Quando diminui os excessos, Zé Lins é capaz de revelar-se um cronista em fase de amadurecimento, defendendo teses interessantes e passeando por temas distantes mas bem alinhavados num texto enxuto. Embora haja às vezes excesso de citações, comum em quem está começando a publicar em jornais, o autor desenvolve suas próprias opiniões com autoridade e bastante segurança, não hesitando em mudar de opinião com o tempo, como acontece com Coelho Neto e Rui Barbosa, que passa de “Davi imaginoso que tece hinos de glória ao trabalho nobilitante” (ainda no tom rebuscado dos 18 anos) ao homem que “pecara demais para um arrependimento fácil”, logo após a morte da “Águia de Haia”, em março de 1923.
O que se percebe também, mesmo nos primeiros textos, é uma característica fundamental do futuro escritor: o amor pela poesia popular.
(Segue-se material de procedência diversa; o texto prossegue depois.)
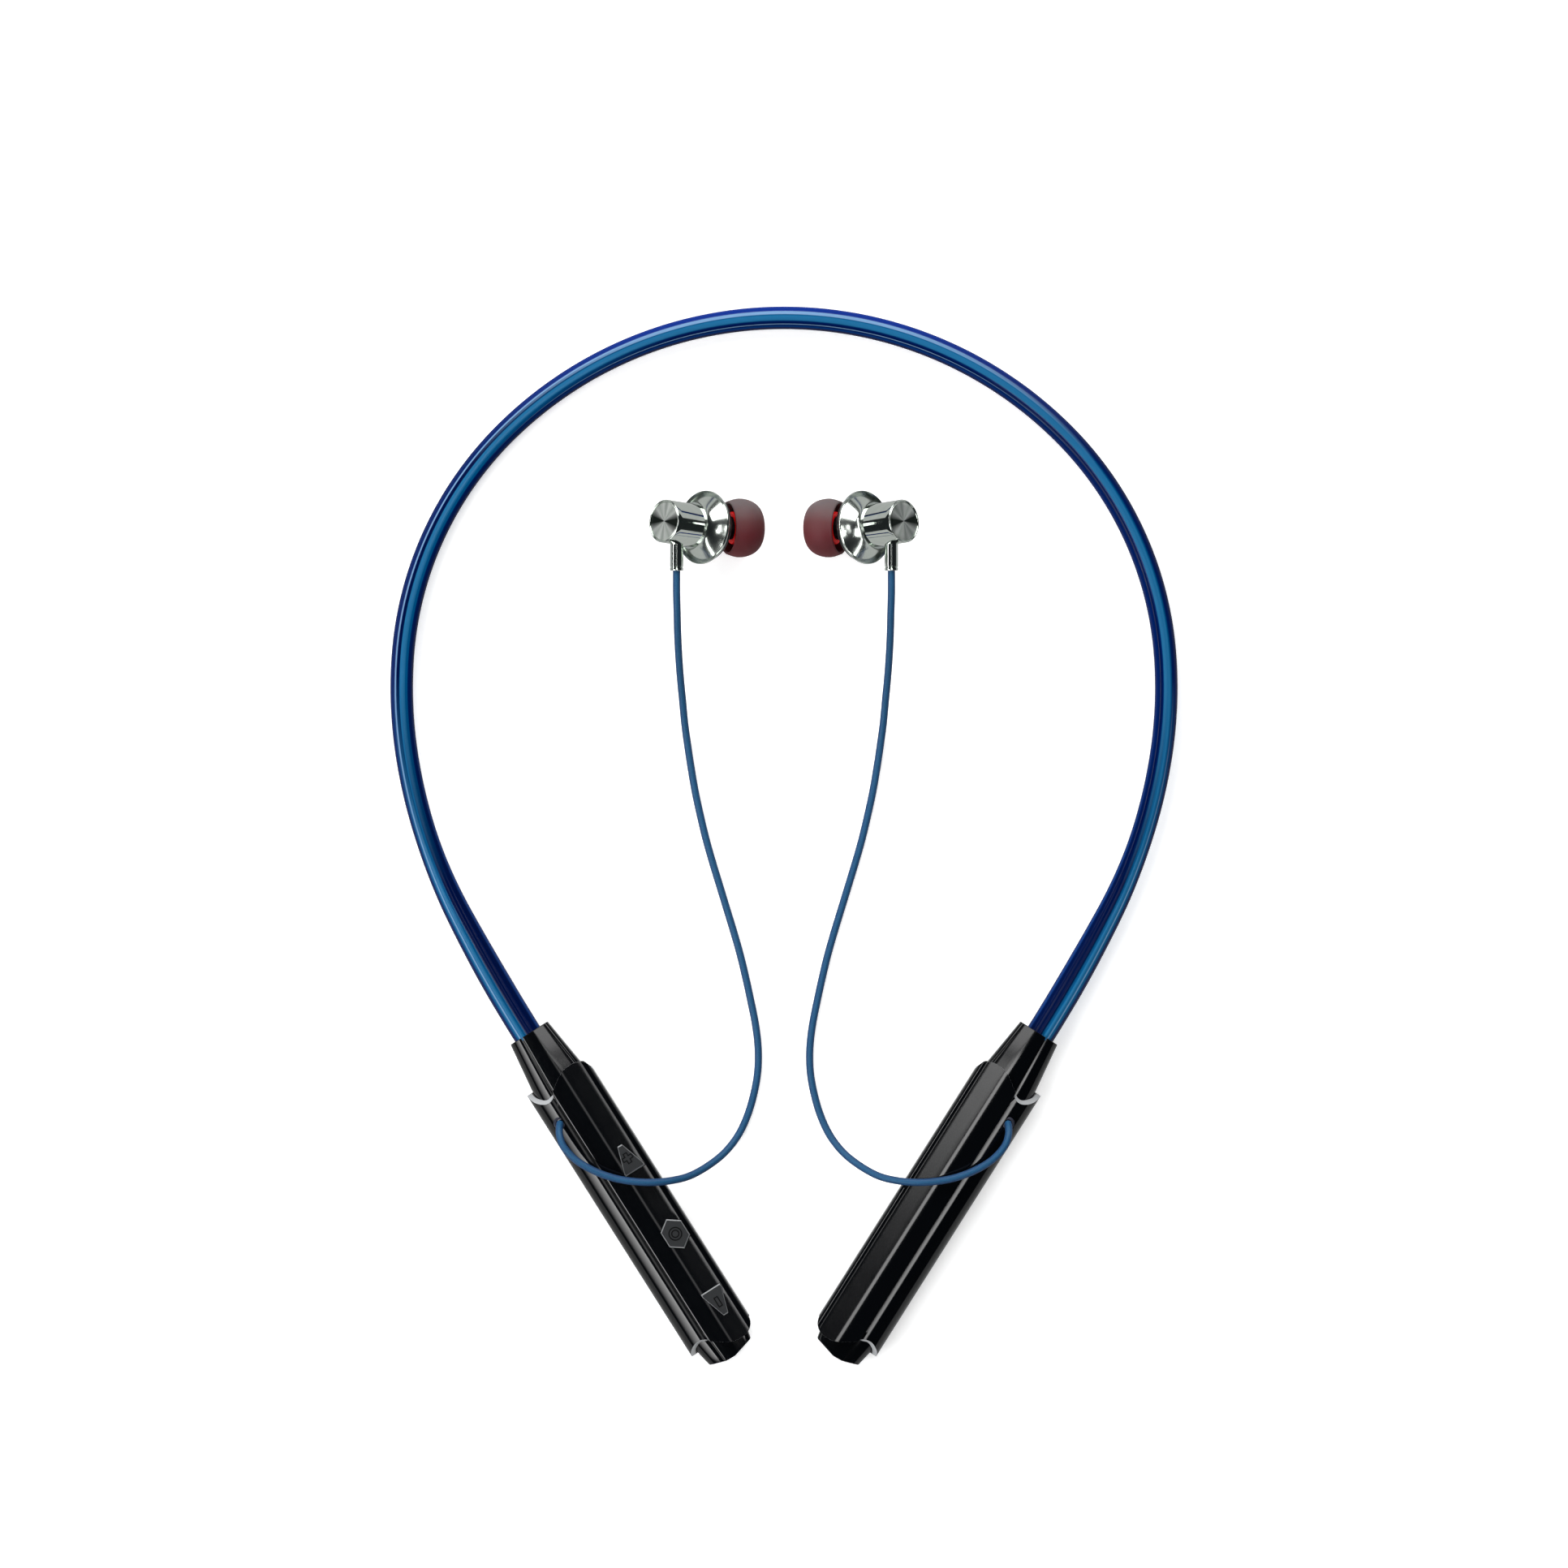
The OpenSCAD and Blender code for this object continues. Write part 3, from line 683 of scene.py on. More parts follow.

Basta ler o artigo “Morte de um trovador”, bastante saudosista, no qual o garoto de 18 anos lembra com a melancolia de um homem maduro, “despido da roupagem branca dos inocentes”, a vida de “João Passarinho”, personagem que vivia no engenho de seu avô que cantava e tocava no violão “notas artísticas de um sentimentalismo sublime”. João Passarinho perdeu o juízo, “dizem as más línguas que fôra a ingratidão de uma mulher”, e morreu de gripe espanhola, mas foi resgatado por Zé Lins não apenas nesta crônica como no seu romance “Fogo morto”.
Um dos melhores textos é o que ele dedica a Lima Barreto, em 1922, definindo o autor de “Triste fim de Policarpo Quaresma” como “a maior vocação do nosso romance”, só inferior a Machado de Assis. Embora curto, o artigo é duro em relação aos opositores de Lima Barreto, um autor que combateu a hipocrisia e as formalidades de seu tempo, e que por isso não teve uma projeção à altura da sua obra. Como diria o então ainda muito jovem cronista José Lins do Rego, mas neste artigo já revelando boas doses de ironia, “os grandes escritores têm sua língua e os medíocres, a sua gramática” – comentário bastante atual, como a própria obra de Lima Barreto.